▸ RAW DATA:

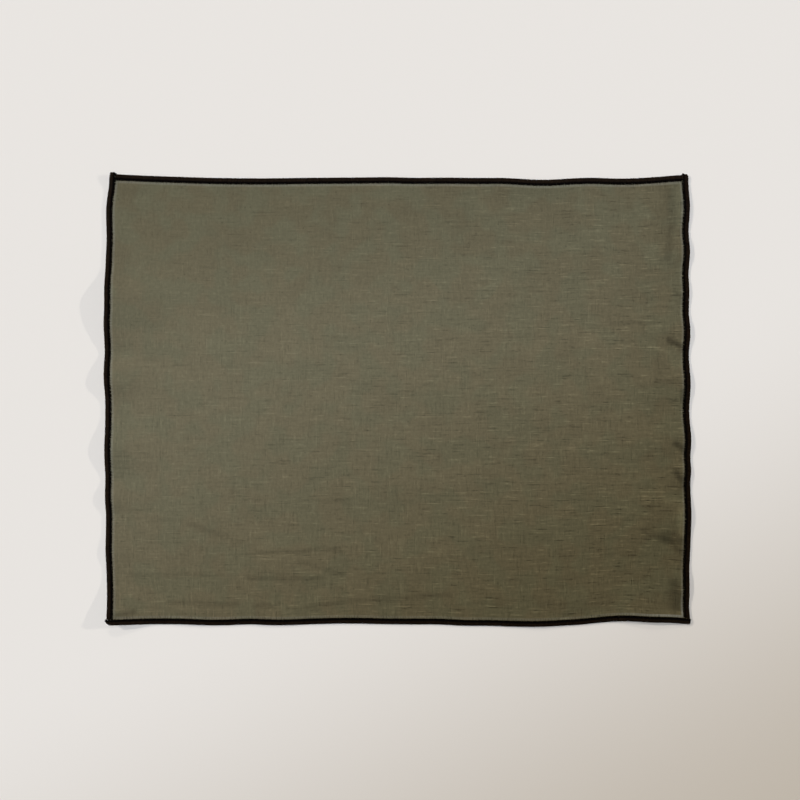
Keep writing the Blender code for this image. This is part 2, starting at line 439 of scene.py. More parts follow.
class Grain(Enum):
    """The linen's noises: lumps on a metre, finer layers, and how strong those are."""

    WANDER = (420.0, 1.0, 0.5)
    PATCHES = (85.0, 1.0, 0.5)
    NEEDLE = (160.0, 1.0, 0.5)
    NEPS = (75.0, 1.0, 0.5)
    HUE = (48.0, 1.5, 0.5)
    CLOUDS = (38.0, 3.0, 0.6)
    FIBRES = (430.0, 1.5, 0.6)


@dataclass(frozen=True)
class Slubs:
    """How the tone of the threads that run one way drifts along them, and where it shows.

    The accent is the extra step where a thread is thickest.
    """

    drifts_per_metre: float
    share_at_left: float
    share_rightward: float
    share_in_patches: float
    accent: float


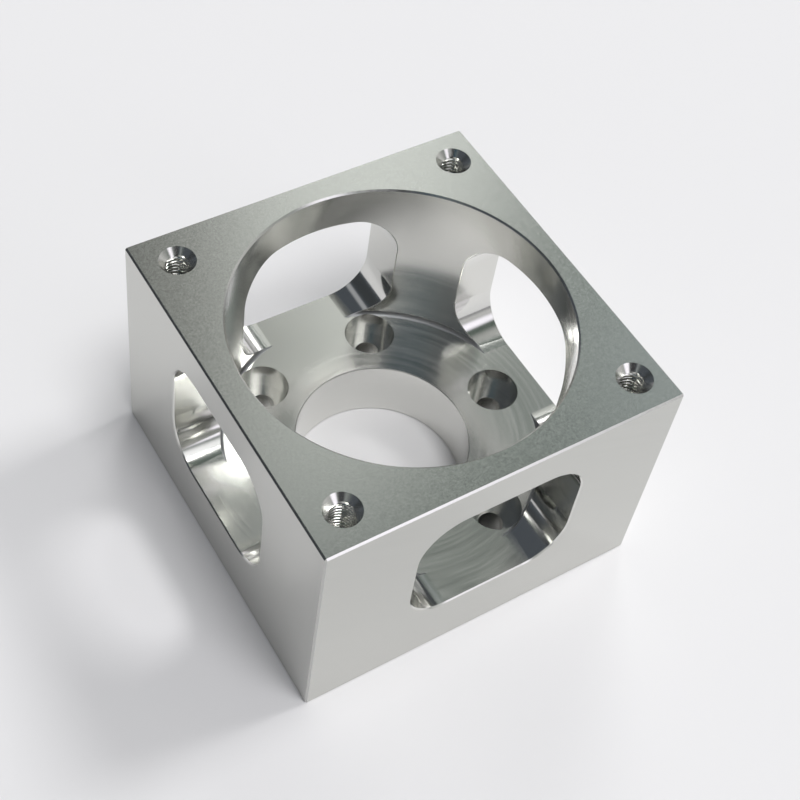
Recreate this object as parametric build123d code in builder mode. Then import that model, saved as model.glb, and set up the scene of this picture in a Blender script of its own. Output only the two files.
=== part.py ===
import os
from math import radians, tan

from build123d import *

os.makedirs("parts", exist_ok=True)

# Main cavity, open at the top, in millimetres with +Z up. All the bores share its upright
# axis, and the origin is in the middle of the block's base
cavity_r = 37.0
cavity_rim_chamfer = 0.4
floor_fillet = 1.0

# Walls of the block around the cavity at their thinnest. The cavity stands a little to the right
left_wall = 6.2
right_wall = 4.8
end_wall = 6.0
edge_chamfer = 0.4

# Heights above the base
block_z = 59.0
floor_z = 16.0

# Centre bore through the floor
centre_bore_r = 20.0
centre_bore_chamfer = 0.2

# Side windows, whose sills stand a hair above the floor
window_w = 40.0
window_head = 10.0
window_corner_r = 10.0
window_chamfer = 0.3
window_inner_chamfer = 0.15
sill_step = 0.05

# Tapped holes in the top corners, M6 threads at tap drill size
motor_hole_inset = 8.2
tap_drill_r = 2.5
tap_drill_depth = 20.0
tap_countersink_r = 4.05
tap_countersink_angle = 90.0
drill_point_angle = 118.0

# Counterbored screw holes through the floor, on a circle just inside the cavity wall
flange_hole_angles = (0.0, 65.0, 125.0, 235.0, 295.0)
screw_clearance_r = 2.9
screw_exit_chamfer = 0.3
counterbore_r = 6.0
counterbore_depth = 7.0
counterbore_wall_gap = 0.35

# Block around the cavity
block_x = 2 * cavity_r + left_wall + right_wall
block_y = 2 * (cavity_r + end_wall)
axis_x = (left_wall - right_wall) / 2
cavity_depth = block_z - floor_z

# Windows between the floor and the head
sill_z = floor_z + sill_step
window_top_z = block_z - window_head
window_h = window_top_z - sill_z
window_mid_z = sill_z + window_h / 2

# Hole patterns
motor_hole_spacing = block_y - 2 * motor_hole_inset
drill_point_h = tap_drill_r / tan(radians(drill_point_angle / 2))
flange_circle_r = cavity_r - counterbore_wall_gap - counterbore_r

with BuildPart() as housing:
    # Solid block with its outer edges broken
    with BuildSketch():
        Rectangle(block_x, block_y)
    extrude(amount=block_z)
    chamfer(housing.edges(), edge_chamfer)

    # Main cavity open at the top, and the centre bore through its floor
    with BuildSketch(Plane.XY.offset(floor_z)):
        with Locations((axis_x, 0)):
            Circle(cavity_r)
    extrude(amount=cavity_depth, mode=Mode.SUBTRACT)
    with BuildSketch():
        with Locations((axis_x, 0)):
            Circle(centre_bore_r)
    extrude(amount=floor_z, mode=Mode.SUBTRACT)

    # Broken ends on the centre bore, a broken cavity rim and a filleted cavity floor
    circles = housing.edges().filter_by(GeomType.CIRCLE).group_by(SortBy.RADIUS)
    centre_bore_ends = circles[0]
    cavity_foot, cavity_rim = circles[-1].sort_by(Axis.Z)
    chamfer(centre_bore_ends, centre_bore_chamfer)
    chamfer(cavity_rim, cavity_rim_chamfer)
    fillet(cavity_foot, floor_fillet)

    # Windows cut straight through the front and back walls, in line with the bores
    with BuildSketch(Plane.XZ):
        with Locations((axis_x, window_mid_z)):
            RectangleRounded(window_w, window_h, window_corner_r)
    extrude(amount=block_y / 2, both=True, mode=Mode.SUBTRACT)

    # Windows cut straight through the left and right walls
    with BuildSketch(Plane.YZ):
        with Locations((0, window_mid_z)):
            RectangleRounded(window_w, window_h, window_corner_r)
    extrude(amount=block_x / 2, both=True, mode=Mode.SUBTRACT)

    # Broken edges where the windows meet the four outer faces
    for axis in (Axis.X, Axis.Y):
        for end in (0, -1):
            outer_face = housing.faces().sort_by(axis)[end]
            chamfer(outer_face.inner_wires()[0].edges(), window_chamfer)

    # Deburred edges where the windows break into the cavity
    cavity_wall = housing.faces().filter_by(GeomType.CYLINDER).sort_by(SortBy.AREA)[-1]
    wall_foot_z = floor_z + floor_fillet
    inner_edges = cavity_wall.edges().filter_by(
        lambda edge: wall_foot_z < edge.center().Z <= window_top_z
    )
    chamfer(inner_edges, window_inner_chamfer)

    # Tap drillings in the top corners, countersunk and ending in a drill point
    with Locations((axis_x, 0, block_z)):
        with GridLocations(motor_hole_spacing, motor_hole_spacing, 2, 2):
            CounterSinkHole(
                tap_drill_r,
                tap_countersink_r,
                depth=tap_drill_depth,
                counter_sink_angle=tap_countersink_angle,
            )
            with Locations((0, 0, -tap_drill_depth)):
                Cone(
                    bottom_radius=0,
                    top_radius=tap_drill_r,
                    height=drill_point_h,
                    align=(Align.CENTER, Align.CENTER, Align.MAX),
                    mode=Mode.SUBTRACT,
                )

    # Counterbored screw holes in the floor. The counterboring tool also runs a little way
    # into the floor fillet
    with Locations((axis_x, 0, floor_z)):
        for angle in flange_hole_angles:
            with PolarLocations(flange_circle_r, 1, start_angle=angle):
                CounterBoreHole(screw_clearance_r, counterbore_r, counterbore_depth)
                Cylinder(
                    counterbore_r,
                    floor_fillet,
                    align=(Align.CENTER, Align.CENTER, Align.MIN),
                    mode=Mode.SUBTRACT,
                )
                with Locations((0, 0, -floor_z)):
                    Cone(
                        bottom_radius=screw_clearance_r + screw_exit_chamfer,
                        top_radius=screw_clearance_r,
                        height=screw_exit_chamfer,
                        align=(Align.CENTER, Align.CENTER, Align.MIN),
                        mode=Mode.SUBTRACT,
                    )

housing.part.label = "housing"
export_step(housing.part, "parts/housing.step")
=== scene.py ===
from math import cos, hypot, pi, radians, sin, tan, tau

import bpy
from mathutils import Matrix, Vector


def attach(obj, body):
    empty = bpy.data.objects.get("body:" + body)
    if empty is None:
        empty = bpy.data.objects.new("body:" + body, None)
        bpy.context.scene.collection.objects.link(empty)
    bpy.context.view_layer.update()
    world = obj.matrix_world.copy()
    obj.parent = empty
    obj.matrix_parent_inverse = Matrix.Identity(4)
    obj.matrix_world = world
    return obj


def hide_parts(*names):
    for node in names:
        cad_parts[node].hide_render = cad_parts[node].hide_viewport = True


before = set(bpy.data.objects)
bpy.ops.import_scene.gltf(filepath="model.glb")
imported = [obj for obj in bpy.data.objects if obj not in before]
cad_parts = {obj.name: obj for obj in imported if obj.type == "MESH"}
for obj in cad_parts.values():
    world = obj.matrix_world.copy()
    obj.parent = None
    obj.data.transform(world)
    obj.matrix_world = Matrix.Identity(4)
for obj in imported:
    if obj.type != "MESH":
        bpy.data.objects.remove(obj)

bpy.context.view_layer.update()


# Housing. The real piece is one block of aluminium alloy, milled all over from solid. Its
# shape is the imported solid's, and each section gives one kind of cut face its own finish. The
# top face was faced last, with a fine mill that left a soft even grain
mm = 0.001
block_z = 59.0 * mm
finishes = []

# How near the middle of a face lies to the surface that it is part of
on_surface = 0.03 * mm


def finish_material(name):
    """A new metal finish with its shader, and the place on the housing that it reads."""
    material = bpy.data.materials.new(name)
    material.use_nodes = True
    shader = material.node_tree.nodes["Principled BSDF"]
    shader.inputs["Metallic"].default_value = 1.0
    place = material.node_tree.nodes.new("ShaderNodeTexCoord").outputs["Object"]
    return material, shader, place


def pattern_group(name, inputs):
    """A new shader group that makes the tone and the height of a pattern from its inputs."""
    group = bpy.data.node_groups.new(name, "ShaderNodeTree")
    for socket, kind, value in inputs:
        made = group.interface.new_socket(socket, in_out="INPUT", socket_type=kind)
        if value is not None:
            made.default_value = value
    for socket in ("Tone", "Height"):
        group.interface.new_socket(socket, in_out="OUTPUT", socket_type="NodeSocketFloat")
    start = group.nodes.new("NodeGroupInput")
    end = group.nodes.new("NodeGroupOutput")
    return group, group.nodes, group.links, start.outputs, end.inputs


def put_out(nodes, links, noise, end):
    """Ends a pattern group with a noise: plain as the height, and spread as the tone."""
    links.new(noise.outputs["Fac"], end["Height"])
    spread = nodes.new("ShaderNodeMapRange")
    spread.inputs["From Min"].default_value = 0.3
    spread.inputs["From Max"].default_value = 0.7
    links.new(noise.outputs["Fac"], spread.inputs["Value"])
    links.new(spread.outputs["Result"], end["Tone"])


# Fine grain of a cut aluminium surface: small pits and torn specks that catch the light
grain, nodes, links, start, end = pattern_group(
    "cut_grain",
    [("Place", "NodeSocketVector", None), ("Size", "NodeSocketFloat", 0.4)],
)
scale = nodes.new("ShaderNodeMath")
scale.operation = "DIVIDE"
scale.inputs[0].default_value = 1 / mm
links.new(start["Size"], scale.inputs[1])
specks = nodes.new("ShaderNodeTexNoise")
specks.inputs["Detail"].default_value = 3.0
specks.inputs["Roughness"].default_value = 0.65
links.new(start["Place"], specks.inputs["Vector"])
links.new(scale.outputs[0], specks.inputs["Scale"])
put_out(nodes, links, specks, end)


def draw_pattern(shader, group, places, sizes):
    """The tone and height of a pattern group, fed with places and sizes by socket name."""
    tree = shader.id_data
    pattern = tree.nodes.new("ShaderNodeGroup")
    pattern.node_tree = group
    for socket, place in places.items():
        tree.links.new(place, pattern.inputs[socket])
    for socket, size in sizes.items():
        pattern.inputs[socket].default_value = size
    return pattern.outputs["Tone"], pattern.outputs["Height"]


def vary_metal(shader, tone, dark, light, smooth, rough):
    """Lets a pattern's tone move the metal between two colours and two roughnesses."""
    tree = shader.id_data
    colour = tree.nodes.new("ShaderNodeMix")
    colour.data_type = "RGBA"
    colour.inputs["A"].default_value = (*dark, 1.0)
    colour.inputs["B"].default_value = (*light, 1.0)
    tree.links.new(tone, colour.inputs["Factor"])
    tree.links.new(colour.outputs["Result"], shader.inputs["Base Color"])
    roughness = tree.nodes.new("ShaderNodeMix")
    roughness.inputs["A"].default_value = smooth
    roughness.inputs["B"].default_value = rough
    tree.links.new(tone, roughness.inputs["Factor"])
    tree.links.new(roughness.outputs["Result"], shader.inputs["Roughness"])


def press_in(shader, height, depth):
    """Presses a pattern's height into the surface, to a depth in millimetres."""
    tree = shader.id_data
    bump = tree.nodes.new("ShaderNodeBump")
    bump.inputs["Distance"].default_value = depth * mm
    tree.links.new(height, bump.inputs["Height"])
    tree.links.new(bump.outputs["Normal"], shader.inputs["Normal"])


def grained_metal(name, size, dark, light, smooth, rough, depth=None):
    """A metal finish with a grain of this size, pressed in where it has a depth."""
    material, shader, place = finish_material(name)
    tone, height = draw_pattern(shader, grain, {"Place": place}, {"Size": size})
    vary_metal(shader, tone, dark, light, smooth, rough)
    if depth is not None:
        press_in(shader, height, depth)
    return material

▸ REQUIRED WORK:
Nothing but the lines from the one with "# Counterbored screw holes in" through the one with "bpy.data.objects.remove(obj)" should be repeated, and each exactly.

▸ THE ANSWER:
    # Counterbored screw holes in the floor. The counterboring tool also runs a little way
    # into the floor fillet
    with Locations((axis_x, 0, floor_z)):
        for angle in flange_hole_angles:
            with PolarLocations(flange_circle_r, 1, start_angle=angle):
                CounterBoreHole(screw_clearance_r, counterbore_r, counterbore_depth)
                Cylinder(
                    counterbore_r,
                    floor_fillet,
                    align=(Align.CENTER, Align.CENTER, Align.MIN),
                    mode=Mode.SUBTRACT,
                )
                with Locations((0, 0, -floor_z)):
                    Cone(
                        bottom_radius=screw_clearance_r + screw_exit_chamfer,
                        top_radius=screw_clearance_r,
                        height=screw_exit_chamfer,
                        align=(Align.CENTER, Align.CENTER, Align.MIN),
                        mode=Mode.SUBTRACT,
                    )

housing.part.label = "housing"
export_step(housing.part, "parts/housing.step")
=== scene.py ===
from math import cos, hypot, pi, radians, sin, tan, tau

import bpy
from mathutils import Matrix, Vector


def attach(obj, body):
    empty = bpy.data.objects.get("body:" + body)
    if empty is None:
        empty = bpy.data.objects.new("body:" + body, None)
        bpy.context.scene.collection.objects.link(empty)
    bpy.context.view_layer.update()
    world = obj.matrix_world.copy()
    obj.parent = empty
    obj.matrix_parent_inverse = Matrix.Identity(4)
    obj.matrix_world = world
    return obj


def hide_parts(*names):
    for node in names:
        cad_parts[node].hide_render = cad_parts[node].hide_viewport = True


before = set(bpy.data.objects)
bpy.ops.import_scene.gltf(filepath="model.glb")
imported = [obj for obj in bpy.data.objects if obj not in before]
cad_parts = {obj.name: obj for obj in imported if obj.type == "MESH"}
for obj in cad_parts.values():
    world = obj.matrix_world.copy()
    obj.parent = None
    obj.data.transform(world)
    obj.matrix_world = Matrix.Identity(4)
for obj in imported:
    if obj.type != "MESH":
        bpy.data.objects.remove(obj)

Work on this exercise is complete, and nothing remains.